Read an Excerpt
The New 3 R's: Reading, Writing, and Reasoning
GETTING THE MOST OUT OF YOUR VERBAL REVIEW
Whats all the buzz about the SAT Reasoning Test? For starters, the Analogies Section has been dropped, while short reading passages and a student-produced essay have been added. To be sure, the test has changed significantly. We know that the verbal part of the test looms as one of the most difficult and challenging parts of the entire college admissions process. If that includes you, this book will ease your mind.
With the coming of every year, a new crop of students prepares for the SAT. In bookstores, online, and in libraries, they face an untold number of SAT preparation books, with each one claiming to offer new, unbeatable strategies or to have somehow solved the SAT. Strategies can be vital test tools but they are not infallible guides.

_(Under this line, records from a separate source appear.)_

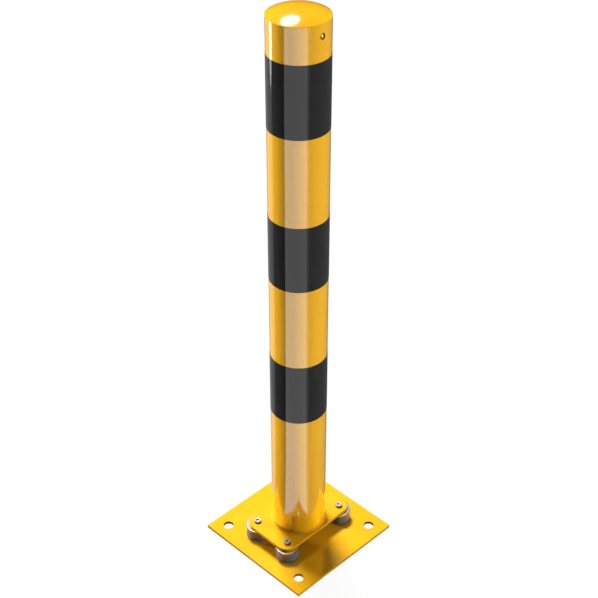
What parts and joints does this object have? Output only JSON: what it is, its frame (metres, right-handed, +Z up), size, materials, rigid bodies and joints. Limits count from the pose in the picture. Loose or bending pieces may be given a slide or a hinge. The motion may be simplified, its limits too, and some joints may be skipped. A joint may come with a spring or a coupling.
{
  "type": "flexible bollard",
  "caption": "Yellow and black steel bollard on rubber-metal buffers and a square base plate, so that the post leans when it is struck and springs back.",
  "frame": {"origin": "centre of the base plate's underside, on the ground", "axes": "+Z up along the post, +X the side that the vent hole faces, +Y along the flange plate's long side"},
  "size_m": [0.25, 0.25, 1.075],
  "materials": {
    "yellow_paint": "gloss",
    "black_film": "gloss",
    "zinc": "bright zinc plate",
    "rubber": "satin"
  },
  "bodies": {
    "base": {"base_plate": "yellow_paint", "bottom_disc_front": "zinc", "bottom_disc_left": "zinc", "bottom_disc_right": "zinc", "bottom_disc_rear": "zinc", "base_screw_front": "zinc", "base_screw_left": "zinc", "base_screw_right": "zinc", "base_screw_rear": "zinc"},
    "rubbers": {"rubber_front": "rubber", "rubber_left": "rubber", "rubber_right": "rubber", "rubber_rear": "rubber"},
    "post": {"flange_plate": "yellow_paint", "top_disc_front": "zinc", "top_disc_left": "zinc", "top_disc_right": "zinc", "top_disc_rear": "zinc", "flange_screw_front": "zinc", "flange_screw_left": "zinc", "flange_screw_right": "zinc", "flange_screw_rear": "zinc", "post_tube": "yellow_paint", "foot_weld": "yellow_paint", "post_cap": "yellow_paint", "band_upper": "black_film", "band_middle": "black_film", "band_lower": "black_film"}
  },
  "joints": [
    {"name": "lean_lengthwise", "type": "hinge", "parent": "base", "child": "rubbers", "pos_m": [0, 0, 0.0185], "axis": [1, 0, 0], "range_deg": [-3.5, 3.5], "stiffness_Nm_per_rad": 4900, "deforming": ["rubber_front", "rubber_left", "rubber_right", "rubber_rear"]},
    {"name": "lean_crosswise", "type": "hinge", "parent": "rubbers", "child": "post", "pos_m": [0, 0, 0.0185], "axis": [0, 1, 0], "range_deg": [-6, 6], "stiffness_Nm_per_rad": 1600, "deforming": ["rubber_front", "rubber_left", "rubber_right", "rubber_rear"]}
  ]
}
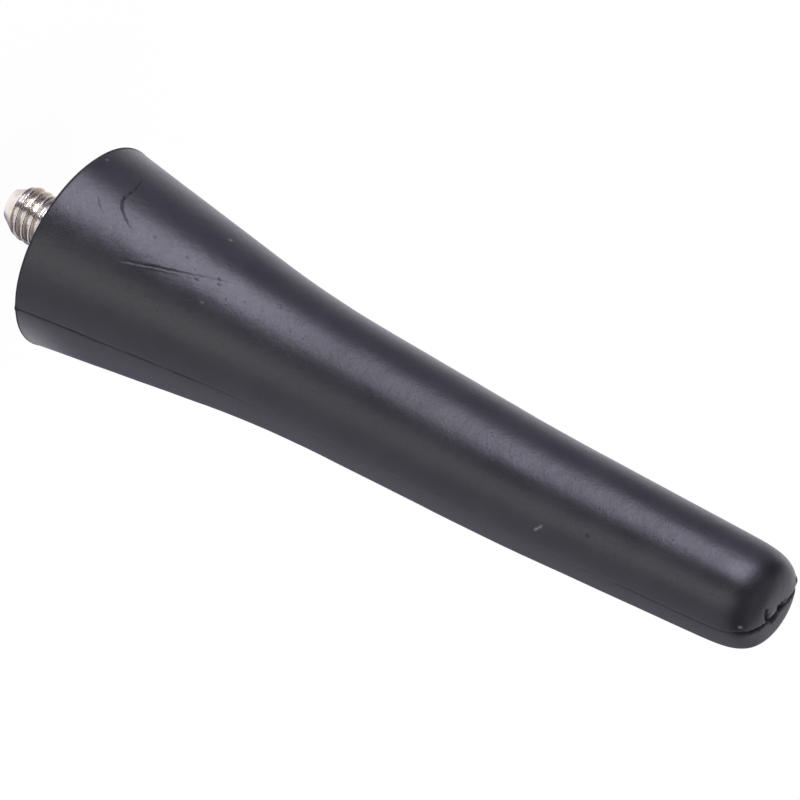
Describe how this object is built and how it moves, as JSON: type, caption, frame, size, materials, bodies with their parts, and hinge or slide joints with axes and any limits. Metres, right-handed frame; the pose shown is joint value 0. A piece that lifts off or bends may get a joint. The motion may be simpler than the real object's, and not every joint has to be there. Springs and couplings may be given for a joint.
{
  "type": "car mast aerial",
  "caption": "Short rubber-covered car roof aerial mast with a flared foot, a rounded tip and a threaded metal stud, with a wire winding on a rod inside.",
  "frame": {"origin": "centre of the seat, where the stud leaves the flat underside of the foot", "axes": "+Z along the mast towards its tip; the threaded stud points along -Z"},
  "size_m": [0.019, 0.019, 0.08],
  "materials": {
    "black_rubber": "satin moulded rubber",
    "nickel_plate": "bright nickel plate on brass",
    "glass_fibre": "resin-bound glass fibre",
    "enamelled_copper": "enamelled copper wire",
    "shrink_tube": "heat-shrunk tube",
    "solder": "dull solder"
  },
  "bodies": {
    "root": {"mast_cover": "black_rubber", "threaded_stud": "nickel_plate", "winding_rod": "glass_fibre", "antenna_winding": "enamelled_copper", "shrink_sleeve": "shrink_tube", "solder_joint": "solder"}
  },
  "joints": []
}
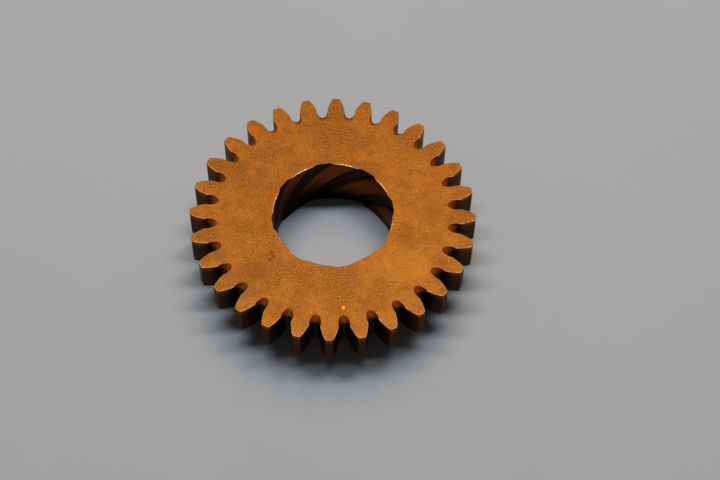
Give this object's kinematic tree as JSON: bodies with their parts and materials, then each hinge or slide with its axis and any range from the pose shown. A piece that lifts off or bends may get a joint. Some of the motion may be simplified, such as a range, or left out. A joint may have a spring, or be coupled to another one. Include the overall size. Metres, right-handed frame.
{
  "type": "splined spur gear",
  "caption": "Bronze spur gear in one piece, with a short boss under the toothed ring and a bore cut with a shallow left-hand helical spline.",
  "frame": {"origin": "on the gear's axis, at the boss's end face", "axes": "+Z along the gear's axis, from the boss towards the toothed ring; +Y through the middle of one tooth"},
  "size_m": [0.045, 0.045, 0.01],
  "materials": {
    "bronze": "oiled bronze, satin faces, dark flanks and bore"
  },
  "bodies": {
    "root": {"splined_spur_gear": "bronze"}
  },
  "joints": []
}
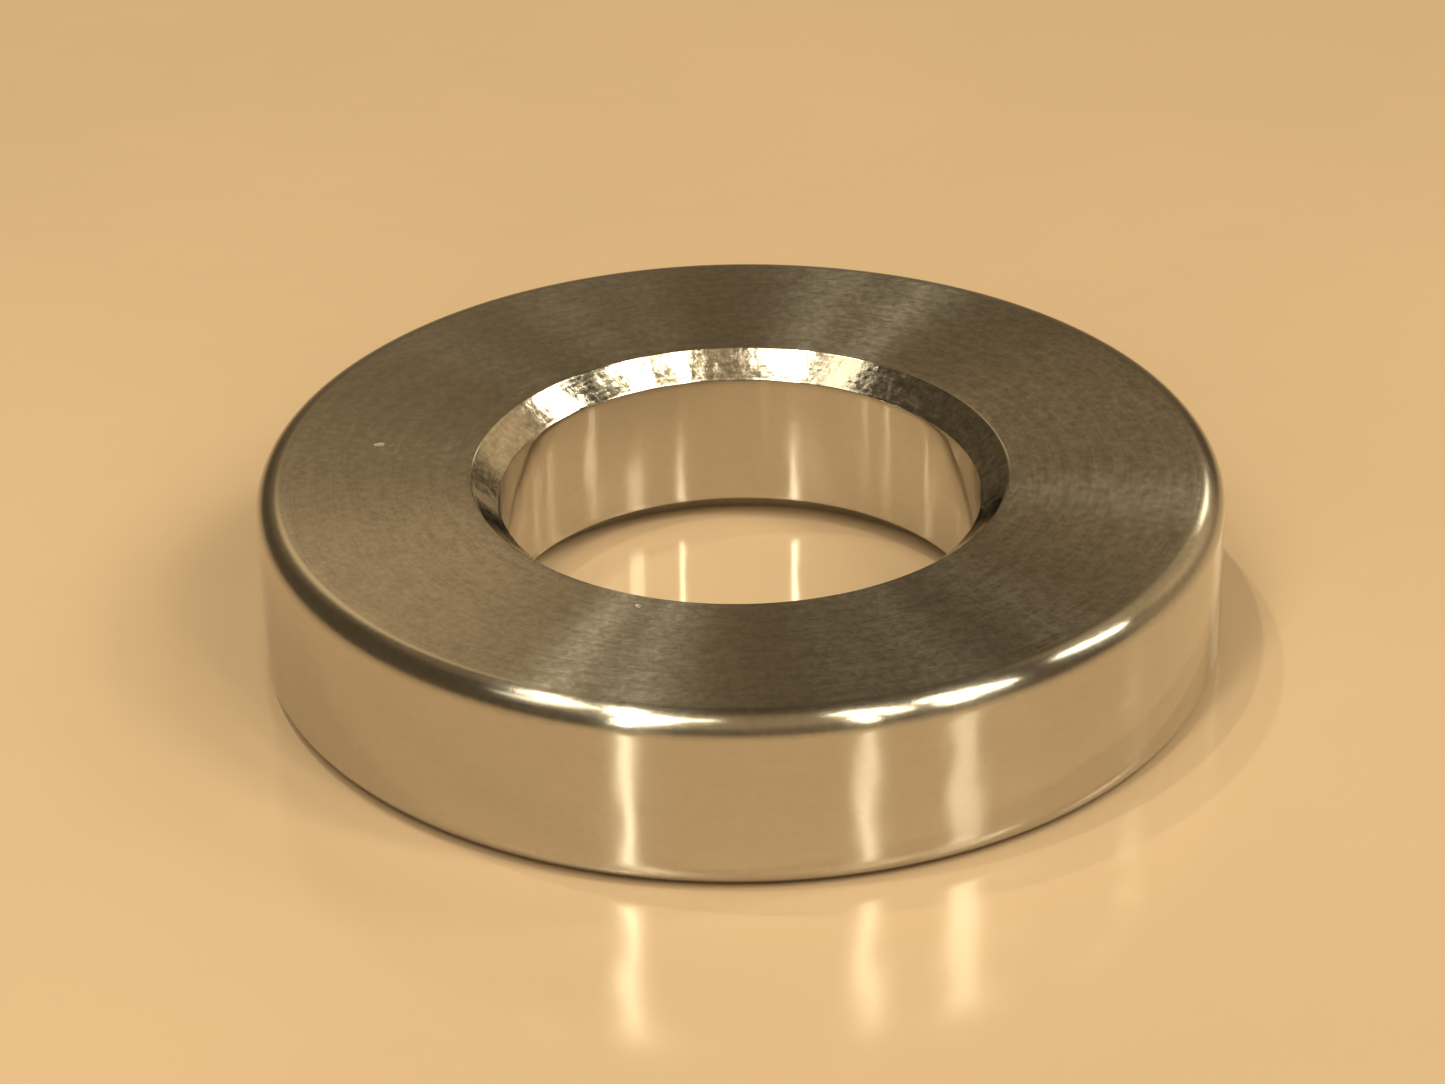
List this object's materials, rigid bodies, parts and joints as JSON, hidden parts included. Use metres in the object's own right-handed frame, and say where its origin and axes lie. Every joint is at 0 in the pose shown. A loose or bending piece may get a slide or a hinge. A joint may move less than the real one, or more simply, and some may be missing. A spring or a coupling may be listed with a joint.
{
  "type": "shaft collar",
  "caption": "Plain solid turned steel collar: a flat ring with a chamfered through bore and rounded outer edges.",
  "frame": {"origin": "centre of the bore on the bottom face, the one that the collar stands on", "axes": "+Z along the bore, from the bottom face to the top face; the ring is round about Z, so +X and +Y are any two square directions"},
  "size_m": [0.036, 0.036, 0.007],
  "materials": {
    "turned_steel": "flat faces faced on a lathe with a fine concentric lay, outside and bore polished"
  },
  "bodies": {
    "root": {"collar_ring": "turned_steel"}
  },
  "joints": []
}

The SAT is not a mystery that needs to be cracked open but rather a known quantity that needs to be mastered.
The fact is, there are no instant answers or pat solutions when it comes to taking the new SAT.
Thats where this book comes in. Think of it as your personal Verbal tutor for the SAT. It is intended to aid you significantly in preparing for the Writing and Critical Reading sections of the new SAT. By studying with this book, you will learn how to work through SAT questions by applying simple, systematic rules to enable you to reach the right answers.
The practice questions you will find inside this book have been thoughtfully patterned after the actual SAT. Each answer is fully explained to provide you with a greater understanding of what the SAT expects from you.
Youll find this book to be perfect for self-guided study. Open it up anywhere and any time you are free to answer even just one question-on the bus, waiting in line in the cafeteria, or even between classes. The more you work at it, the more your skills will improve.
Understanding the SAT: Question Types
As you proceed through this book, you will learn and identify types of questions that appear on the two verbal sections of the SAT Reasoning Test. Part I reviews the Writing Section. Part II covers the Critical Reading section.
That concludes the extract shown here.